WAR POWERS REFORM: why it’s needed and why now

Under present arrangements, committing the Australian Defence Force to international armed conflict is far too easy for such a grave and far-reaching matter.

The power to commit the ADF to international armed conflict is the prerogative of the Executive. This is usually taken to mean Cabinet in the Australian constitutional context, but Cabinet has neither constitutional status nor legal power. Cabinet is simply an informal grouping of senior Ministers convened and chaired by the Prime Minister, so a decision of “the Executive” can be a decision of Cabinet, or a smaller group of Ministers, or simply the Prime Minister him/herself.

As each member of Cabinet is nominated by the Prime Minister and serves at the Prime Minister’s pleasure, history shows that a strong Prime Minister will always get his/her way on any matter of importance.

We don’t declare war any more, and successive Prime Ministers have taken the view that formal authorisation by the Governor-General to deploy the ADF is no longer required. As matters now stand, for a Prime Minister prepared to ignore the traditional role of the Governor-General, the legal requirement for the ADF to be deployed into international armed conflict is no more than a written direction from the Minister for Defence to the Chief of the Defence Force (CDF). Such a direction would require no more behind it than a request from the Prime Minister to the Defence Minister. In effect the “War Powers” are in the hands of just two people, one of whom is beholden to the other for his or her position.

Unfortunately what can be decided so easily and informally can be decided without due care, and there is no evidence that our commitments to the conflicts in Vietnam or Afghanistan, or the multiple deployments to Iraq, were preceded by Cabinet deliberations of the care that might be expected by Australian voters in relation to such grave decisions, or indeed by any Cabinet deliberations at all.

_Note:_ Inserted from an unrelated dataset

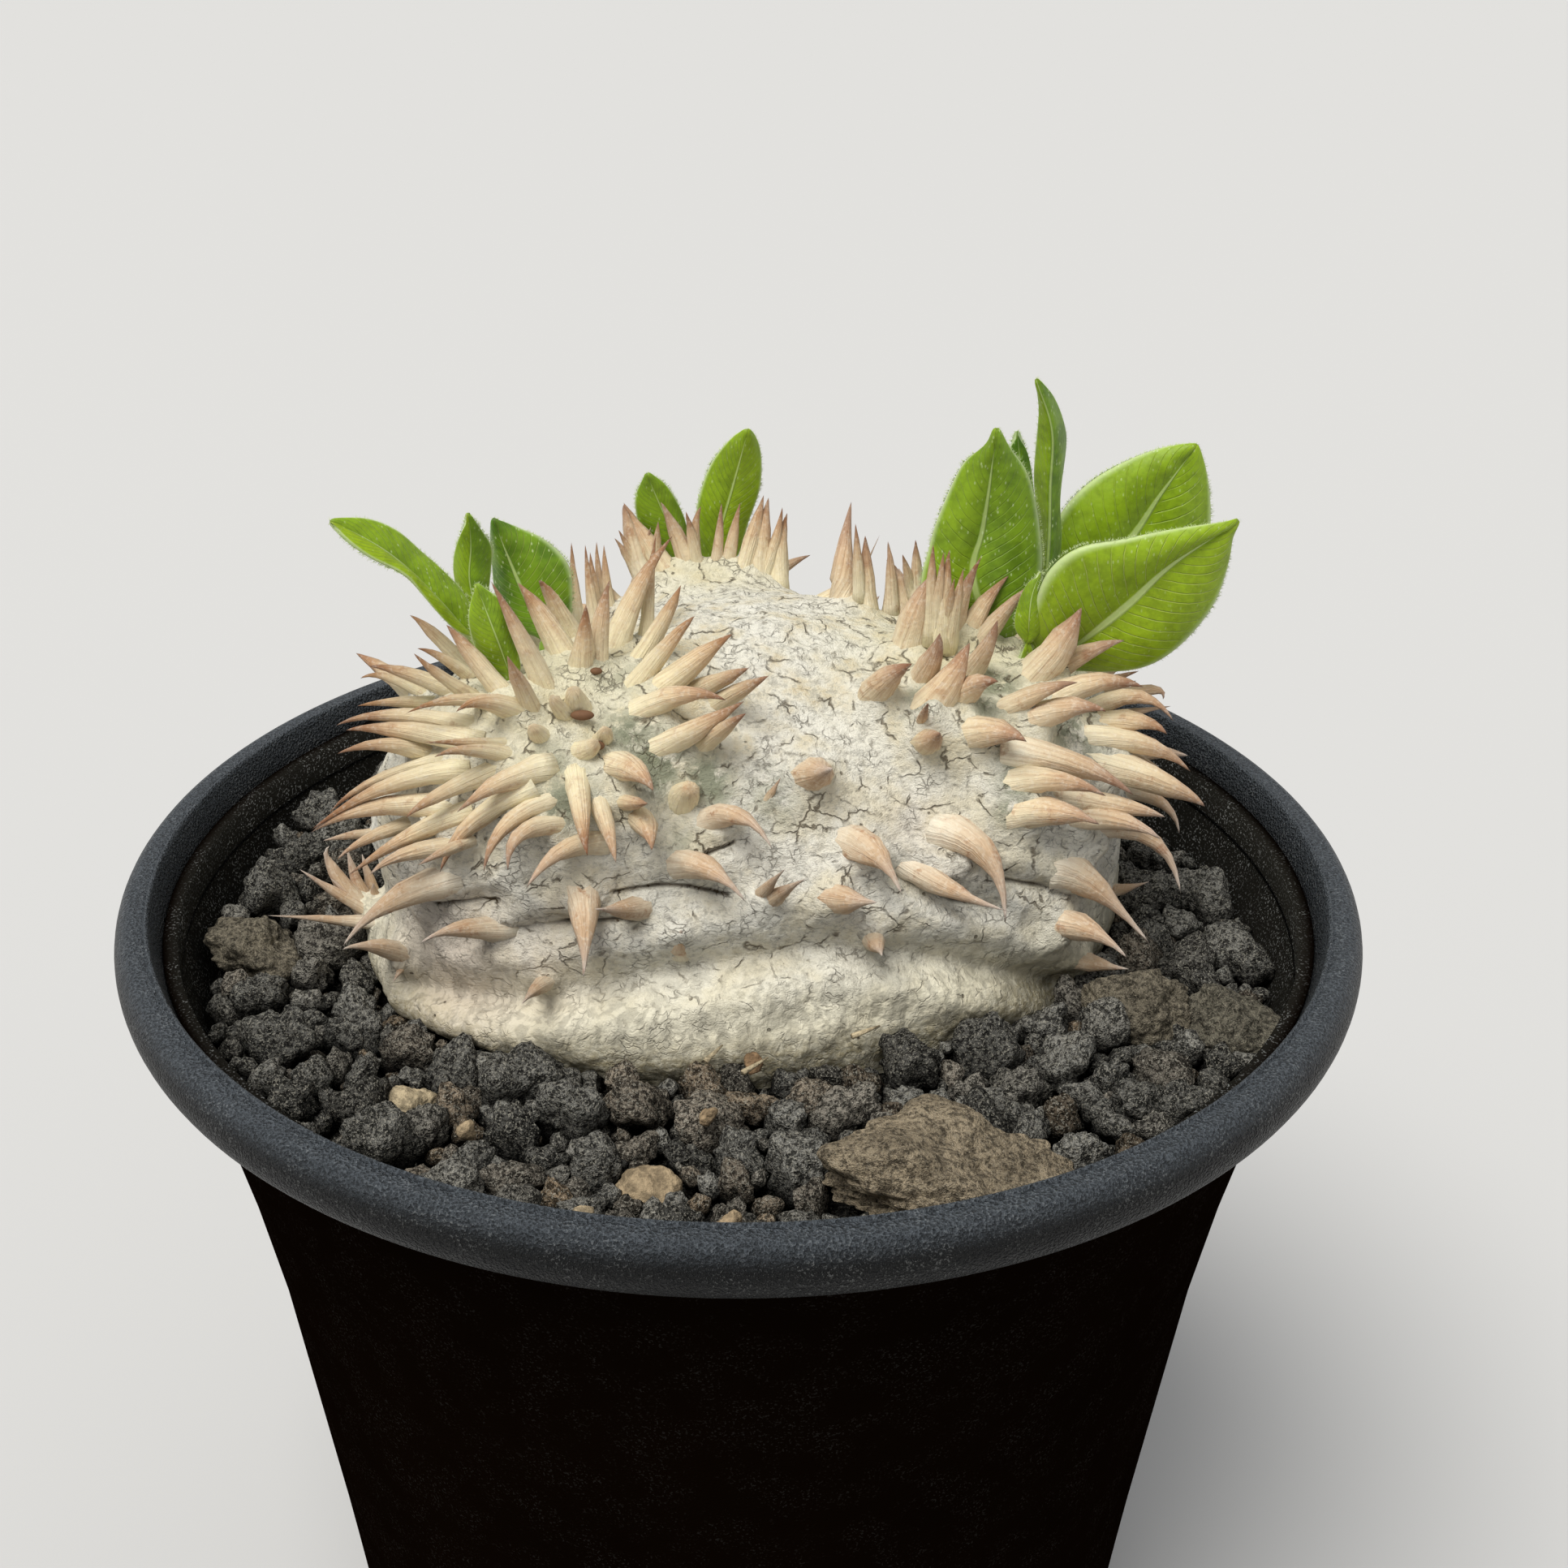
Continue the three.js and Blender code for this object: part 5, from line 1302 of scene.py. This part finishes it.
def make_scars(material):
    """Brown hollows between the nubs of the left head."""
    bm = bmesh.new()
    centres = on_caudex([pixel for pixel, *_ in SCARS])
    for centre, (_, wide, tall) in zip(centres, SCARS):
        verts = add_copy(bm, ball(3))
        bmesh.ops.scale(bm, vec=(wide, tall, tall), verts=verts)
        bmesh.ops.translate(bm, vec=centre + caudex_normal(centre) * SCAR_HEIGHT, verts=verts)
    new_piece("spine_scars", bm, material, ["caudex"])


def scar_finish():
    finish = Finish("Brown scar")
    shade = finish.noise(finish.object_place, 1800, 3)
    finish.surface(Base_Color=finish.mix(shade, linear(84, 56, 36), linear(126, 90, 60)), Roughness=0.8)
    return finish.material


# Leaves


def smooth_line(points, count):
    """Points spread evenly along a smooth line through a few given ones."""
    points = np.asarray(points, float)
    padded = np.vstack([2 * points[0] - points[1], points, 2 * points[-1] - points[-2]])
    share = np.linspace(0, 1, 16, endpoint=False)[:, None]
    line = []
    for a, b, c, d in zip(padded, padded[1:], padded[2:], padded[3:]):
        line.append(0.5 * (2 * b + (c - a) * share + (2 * a - 5 * b + 4 * c - d) * share ** 2
                           + (3 * b - a - 3 * c + d) * share ** 3))
    line = np.vstack([*line, points[-1:]])
    lengths = np.concatenate([[0], np.cumsum(np.linalg.norm(np.diff(line, axis=0), axis=1))])
    even = np.linspace(0, lengths[-1], count)
    return np.stack([np.interp(even, lengths, line[:, axis]) for axis in range(3)], axis=1)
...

Having the war powers effectively in the hands of the Prime Minister is also a licence to engage in “mission creep” at will. In August-September 2014, within a matter of weeks, a humanitarian mission to drop relief supplies to fleeing Yezidi civilians was transformed first into the deployment of RAAF transport aircraft, and then the deployment of six F/A-18 combat aircraft and a refueller, plus 200 SAS deployed as “military advisers”.

An important part of the solution to this small group decision-making, with its attendant risks, and lack of accountability to parliament, press, or voters, is to enact legislation requiring that Parliament be involved in any future decision to deploy the ADF into international armed conflict. This would impose on Government the obligation of explaining to Parliament the purpose of the deployment, what it is intended to achieve, how long it is expected to last, what are the prospects of “success”, and what success would look like; in short, the benefits, costs and risks as the Australian electorate believes it has the responsibility to decide.

It would impose on individual Parliamentarians the responsibility of deciding how they will vote on such an important matter in the light of the case and the evidence that is presented to them.

Prior to taking its decision, Parliament should receive authoritative advice as to the legality of the intended deployment, for example by having the Government table a written opinion from the Solicitor-General (an independent statutory officer).

The current power of the Executive to commit the ADF to international armed conflict without consulting Parliament is a legacy of the notion preceding the establishment of the Australian Constitution that the power to make war is an attribute of the sovereign rather than of the people. In any polity founded on the notion that power flows from the people to the state and not the other way around, it is both an anachronism and an anomaly.

This anomaly needs to be corrected as a matter of urgency. We are currently engaged in military conflict in Northern Iraq with no obvious strategy and for no clearly discernible purpose, and we cannot know what is around the corner in other potential conflict zones.